Scott: “Would you rather have to listen to this music for a whole week without stopping or set the plight of women back 40 years?”
Me: “Well, I’d take one for the team, but it would probably prevent me from doing anything helpful in the future seeing as I would have to live out my days in a psych unit.”

Two more minutes of the dreadful thumping.

Me: “Would you rather listen to this music for a whole week or punch your mother in the face without being able to say why?”
Scott: “Uh…could I write her a letter?”

One more minute.

Scott: “Would you rather have to listen to this music for a whole week without stopping or get diarrhea far from home and lose control of your bowels? In your pants? In public?”

Four more minutes. During this time, the music changed from standard, oatmeal techno to a Neil Diamond ballad accompanied only by a metronomic bass drum. The effect was unbearable.

Me: “Sorry, Scott, but I’d have to shit myself.”

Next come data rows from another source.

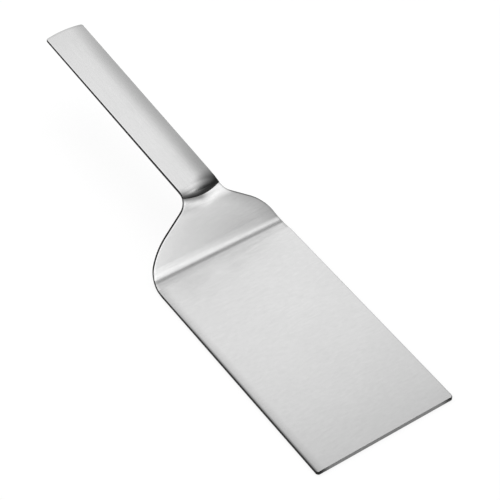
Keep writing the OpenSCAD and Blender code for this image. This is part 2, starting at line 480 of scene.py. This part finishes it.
def newMaterial(name):
    material = bpy.data.materials.new(name)
    material.use_nodes = True
    nodes = material.node_tree.nodes
    nodes.clear()
    output = nodes.new("ShaderNodeOutputMaterial")
    shader = nodes.new("ShaderNodeBsdfPrincipled")
    material.node_tree.links.new(shader.outputs["BSDF"], output.inputs["Surface"])
    return material, nodes, material.node_tree.links, shader


def noiseNode(nodes, links, coords, scale, detail=2.0, roughness=0.5):
    mapping = nodes.new("ShaderNodeMapping")
    mapping.inputs["Scale"].default_value = scale
    links.new(coords, mapping.inputs["Vector"])
    noise = nodes.new("ShaderNodeTexNoise")
    noise.inputs["Scale"].default_value = 1.0
    noise.inputs["Detail"].default_value = detail
    noise.inputs["Roughness"].default_value = roughness
    links.new(mapping.outputs["Vector"], noise.inputs["Vector"])
    return noise.outputs["Fac"]


def mapRange(nodes, links, value, fromLow, fromHigh, toLow, toHigh, kind="LINEAR"):
    node = nodes.new("ShaderNodeMapRange")
    node.interpolation_type = kind
    node.inputs["From Min"].default_value = fromLow
    node.inputs["From Max"].default_value = fromHigh
    node.inputs["To Min"].default_value = toLow
    node.inputs["To Max"].default_value = toHigh
    links.new(value, node.inputs["Value"])
    return node.outputs["Result"]


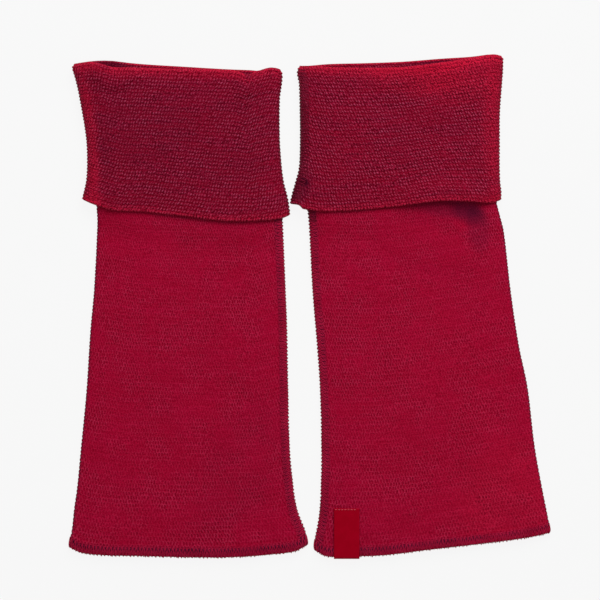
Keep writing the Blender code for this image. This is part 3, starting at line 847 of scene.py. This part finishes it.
def seam_thread(warmer, pattern, on_leg, low, high, wales):
    """A thread along the seam, between two shares of its length and so many wales wide."""
    length = LEG_LENGTH if on_leg else CUFF_LENGTH
    count = round(abs(high - low) * length / STITCH)
    place, share, depth = stitch_steps(pattern, count)
    turned = depth > MIDDLE + 0.2          # on the far side of the cloth
    from_edge = np.where(turned, -share * SEAM_BEHIND, share) * wales
    wale = FRONT_WALES + EDGE_WALES / 2 - from_edge
    if warmer.seam_side == 0.0:
        wale = FRONT_WALES - wale
    along = mix(low, high, place / count)
    depth = np.where(turned, 0.0, depth * SEAM_SINK) - np.where(share < 0.0, SEAM_KNOB, 0.0)
    return thread_points(warmer, on_leg, along, wale, depth)


# %% Wind the threads
def thread_mesh(name, paths):
    curve_data = bpy.data.curves.new(name, "CURVE")
    curve_data.dimensions = "3D"
    curve_data.bevel_depth = THREAD_RADIUS * MM
    curve_data.bevel_resolution = 1
    curve_data.use_fill_caps = True
    for points, closed, thickness in paths:
        line = curve_data.splines.new("POLY")
        line.points.add(len(points) - 1)
        line.points.foreach_set("co", np.insert(points * MM, 3, 1.0, axis=1).ravel())
        line.points.foreach_set("radius", np.full(len(points), thickness))
        line.use_cyclic_u = closed
    holder = bpy.data.objects.new(name, curve_data)
    mesh = bpy.data.meshes.new_from_object(holder)
    bpy.data.objects.remove(holder)
    bpy.data.curves.remove(curve_data)
    mesh.name = name
    mesh.shade_smooth()
    print(name, len(mesh.polygons), "faces")
    return mesh


LEG_BAND = 3.0             # how wide the stitching is at the seam, in wales
CUFF_BAND = {"left_warmer": 0.9, "right_warmer": 2.6}
LEG_SEAM, CUFF_SEAM = (0.02, 0.76), (0.01, 0.985)      # where it starts and ends along each part
FINE = 0.7                 # the cuff shows the seam's inner side, where the thread lies flatter


def overlock_mesh(warmer):
    paths = []
    for pattern in (WINDING, CROSSING):
        paths += [(hem_thread(warmer, pattern), True, 1.0),
                  (seam_thread(warmer, pattern, True, *LEG_SEAM, LEG_BAND), False, 1.0),
                  (seam_thread(warmer, pattern, False, *CUFF_SEAM, CUFF_BAND[warmer.name]),
                   False, FINE)]
    return thread_mesh(warmer.name + "_overlock", paths)


# %% Finish of the sewing thread
CUFF_START = (LEFT.cuff_edge[5].height + LEFT.place[1]) * MM


def thread_finish():
    """Thread is smoother than wool: fine twisted strands with a slight gloss."""
    finish = Finish("crimson_thread", 0.62, sheen=0.05, specular=0.4)
    strands = finish.noise(1900.0)
    broad = finish.noise(60.0)
    share = finish.fade(strands, 0.3, 0.7) * 0.6 + finish.fade(broad, 0.3, 0.7) * 0.4
    light = finish.blend(share, (0.24, 0.0022, 0.021, 1), (0.44, 0.011, 0.056, 1))
    # On the cuff the threads take a darker colour: painted shade along the cuff's seam edge
    shaded_thread = finish.blend(share, (0.09, 0.0015, 0.01, 1), (0.24, 0.012, 0.04, 1))
    _, y, _ = finish.parts(finish.place)
    finish.colour(finish.blend(finish.fade(y, CUFF_START - 2 * MM, CUFF_START), light, shaded_thread))
    finish.emboss(strands, 0.1, 0.6)
    return finish.material


THREAD = thread_finish()
left_overlock = add_piece("left_warmer_overlock", overlock_mesh(LEFT), THREAD)
right_overlock = add_piece("right_warmer_overlock", overlock_mesh(RIGHT), THREAD)

# %% [markdown]
# ## The label
#
# A bare strip of satin tape is folded over the hem, with one leaf on the front and one inside
# the tube. A row of stitches holds its top. It follows the cloth that it lies on.

# %% Shape of the label
LABEL_WIDTH, LABEL_LENGTH, LABEL_THICKNESS = 19.6, 39.0, 0.6
LABEL_MIDDLE_X, LABEL_FOLD_HEIGHT = -65.6, -0.7
LABEL_TOP_HEIGHT = LABEL_FOLD_HEIGHT + LABEL_LENGTH
LABEL_GAP, LABEL_STAND_OFF, LABEL_TURN = 0.3, 0.5, 1.6
LABEL_ROWS, LABEL_COLUMNS, LABEL_TURN_STEPS = 40, 24, 12
SELVEDGE_DRAW = 0.006      # a woven edge draws in a little, unevenly


def leg_front_z(warmer, x, height, depth):
    """Height above the table of the leg's front, at one face of its cloth, below the cuff."""
    on_leg = np.ones(np.shape(x), dtype=bool)
    left = edge_at(warmer, "left", height, on_leg)
    right = edge_at(warmer, "right", height, on_leg)
    return LEG_OUTER + depth + front_lift(warmer, on_leg, x, height, left, right)


def label_path():
    """The label's middle line as height and side: 1 on the outer leaf, -1 on the inner leaf."""
    low = LABEL_FOLD_HEIGHT + LABEL_THICKNESS / 2 + LABEL_TURN
    heights = np.linspace(LABEL_TOP_HEIGHT, low, LABEL_ROWS + 1)
    turn = np.linspace(0.0, math.pi, LABEL_TURN_STEPS + 1)[1:-1]
    height = np.concatenate([heights, low - LABEL_TURN * np.sin(turn), heights[::-1]])
    side = np.concatenate([np.ones(LABEL_ROWS + 1), np.cos(turn), -np.ones(LABEL_ROWS + 1)])
    return height, side


def label_points(warmer, across, height, side, proud=0.0):
    x = LABEL_MIDDLE_X + (across - 0.5) * LABEL_WIDTH
    stand_off = LABEL_GAP + LABEL_THICKNESS / 2
    outer = leg_front_z(warmer, x, height, LEG_OUTER) + LABEL_STAND_OFF + stand_off + proud
    inner = leg_front_z(warmer, x, height, LEG_INNER) - stand_off
    points = np.stack([x, height, mix(inner, outer, (1.0 + side) / 2)], axis=-1)
    return points + (*warmer.place, 0.0)


def label_mesh(warmer):
    height, side = label_path()
    steps = len(height) - 1
    shape = bmesh.new()
    bmesh.ops.create_grid(shape, x_segments=LABEL_COLUMNS, y_segments=steps, size=0.5)
    for vertex in shape.verts:
        row = round((0.5 - vertex.co.y) * steps)
        draw = 1.0 + SELVEDGE_DRAW * math.sin(height[row] * 1.7) * abs(2.0 * vertex.co.x)
        place = label_points(warmer, vertex.co.x * draw + 0.5, height[row], side[row])
        vertex.co = Vector(place * MM)
    bmesh.ops.recalc_face_normals(shape, faces=shape.faces)
    return smooth_mesh(shape, "label_tape")


# %% Finish of the tape
def tape_finish():
    """Satin tape: fine threads across, and a soft gloss."""
    finish = Finish("crimson_tape", 0.5, specular=0.2, gloss_tint=(1.0, 0.02, 0.06, 1.0))
    x, y, _ = finish.parts(finish.place)
    weft = finish.maths("SINE", y * (2 * math.pi / (0.5 * MM)))
    warp = finish.maths("SINE", x * (2 * math.pi / (0.35 * MM)))
    share = finish.fade(finish.noise(160.0), 0.3, 0.7) * 0.5 + weft * 0.1 + warp * 0.1 + 0.25
    finish.colour(finish.blend(share, (0.31, 0.0003, 0.009, 1), (0.37, 0.0004, 0.013, 1)))
    finish.emboss(weft + warp, 0.03, 0.5)
    return finish.material


label = add_piece("label_tape", label_mesh(RIGHT), tape_finish())
thickness = label.modifiers.new("thickness", "SOLIDIFY")
thickness.thickness = LABEL_THICKNESS * MM
thickness.offset = 0.0
print("label", len(label.data.polygons), "faces before it gets its thickness")

# %% Stitches that hold the label's turned top
TACK_LENGTH, TACK_PITCH, TACK_RADIUS = 1.9, 2.4, 0.24
TACK_HEIGHT = LABEL_TOP_HEIGHT - 0.9


def tack_mesh(warmer):
    shape = bmesh.new()
    for middle in np.arange(-0.42 * LABEL_WIDTH, 0.43 * LABEL_WIDTH, TACK_PITCH):
        ball = bmesh.ops.create_uvsphere(shape, u_segments=8, v_segments=6, radius=1.0)["verts"]
        across = 0.5 + middle / LABEL_WIDTH
        place = label_points(warmer, across, TACK_HEIGHT, 1.0, LABEL_THICKNESS / 2)
        bmesh.ops.scale(shape, vec=Vector((TACK_LENGTH / 2, TACK_RADIUS, TACK_RADIUS)) * MM,
                        verts=ball)
        bmesh.ops.translate(shape, vec=Vector(place * MM), verts=ball)
    return smooth_mesh(shape, "label_stitches")


def tack_finish():
    finish = Finish("pale_red_thread", 0.6, specular=0.4)
    finish.colour(finish.blend(finish.noise(2500.0), (0.5, 0.06, 0.09, 1), (0.7, 0.13, 0.17, 1)))
    return finish.material


label_stitches = add_piece("label_stitches", tack_mesh(RIGHT), tack_finish())
print("label stitches", len(label_stitches.data.polygons), "faces")

# %% [markdown]
# ## Table, light and camera
#
# The warmers lie on a white table and are seen from straight above. Light falls from all round.
# One large soft lamp, up and to the right, leaves the shade under the lower edges of the cuffs;
# under the right cuff, painted shade on the leg deepens it.
# The camera is two metres up, so that it hardly sees the sides.

# %% White table
FLOOR_SIZE, FLOOR_DROP = 4.0, 0.1 * MM     # the drop keeps the table clear of the cloth


def floor_piece():
    shape = bmesh.new()
    bmesh.ops.create_grid(shape, x_segments=4, y_segments=4, size=FLOOR_SIZE / 2)
    bmesh.ops.translate(shape, vec=(0.0, 0.0, -FLOOR_DROP), verts=shape.verts)
    mesh = bpy.data.meshes.new("floor")
    shape.to_mesh(mesh)
    shape.free()
    finish = Finish("white_table", 0.9, specular=0.0)
    finish.colour(finish.blend(finish.noise(30.0, 3.0), (0.047, 0.047, 0.047, 1),
                               (0.053, 0.053, 0.053, 1)))
    finish.shader.inputs["Emission Color"].default_value = (1, 1, 1, 1)
    finish.shader.inputs["Emission Strength"].default_value = 0.893
    return add_piece("floor", mesh, finish.material)


floor = floor_piece()

# %% Soft light
world = bpy.data.worlds.new("studio")
world.use_nodes = True
sky = world.node_tree.nodes["Background"].inputs
sky["Color"].default_value = (1, 1, 1, 1)
sky["Strength"].default_value = 0.4
bpy.context.scene.world = world

lamp_data = bpy.data.lights.new("soft_lamp", "AREA")
lamp_data.shape = "DISK"
lamp_data.size = 1.3
lamp_data.energy = 26.0
lamp = add_object("soft_lamp", lamp_data)
lamp.location = (0.35, 1.3, 1.1)
lamp.rotation_euler = (-lamp.location).to_track_quat("-Z", "Y").to_euler()

# %% Camera straight above
FRAME_WIDTH = 0.4615       # what the photograph's frame spans, in metres
CAMERA_HEIGHT = 2.0
SUBJECT_HEIGHT = 0.005

camera_data = bpy.data.cameras.new("camera")
camera_data.sensor_width = 36.0
camera_data.lens = camera_data.sensor_width * CAMERA_HEIGHT / FRAME_WIDTH
camera = add_object("camera", camera_data)
camera.location = (-0.00728, 0.00496, CAMERA_HEIGHT + SUBJECT_HEIGHT)
bpy.context.scene.camera = camera
bpy.context.scene.view_settings.view_transform = "Standard"
print("lens", round(camera_data.lens, 1), "mm")

# %% [markdown]
# ## Every piece on the body
#
# Every piece rides on the object's one body. A cloth stands for the plain solid whose form it
# has, and that solid is hidden. Laid out flat, a tube would be as wide as both its layers, and as
# long as the leg and the turned cuff together.

# %% Attach every piece to the body and hide its solid
for cloth, overlock, node in ((left_cloth, left_overlock, "left_warmer"),
                              (right_cloth, right_overlock, "right_warmer")):
    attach(cloth, "root")
    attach(overlock, "root")
    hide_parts(node)
for piece in (label, label_stitches):
    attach(piece, "root")
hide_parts("label")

The music ended about thirty minutes later, after we had exhausted our criticisms and tried to drown out Mr. Techno with a combination of broken fan and an episode of “Bang Goes the Theory”. I realized, once again, what a bitchy snob I can be and said a silent prayer for forgiveness. There’s something about aural assault that brings out the worst in me. The same thing happens when there’s a car alarm going off. I have these delicious images of me bashing in the windshield with a baseball bat. But no, it’s not just that. I’m a snob. And so is Scott. And we are working on this. We are, however, looking forward to working on this less as soon as we get back to a place where techno music doesn’t have such a stronghold. I will gladly return to criticizing the tasteless chauvinism of ZZ Top in its place.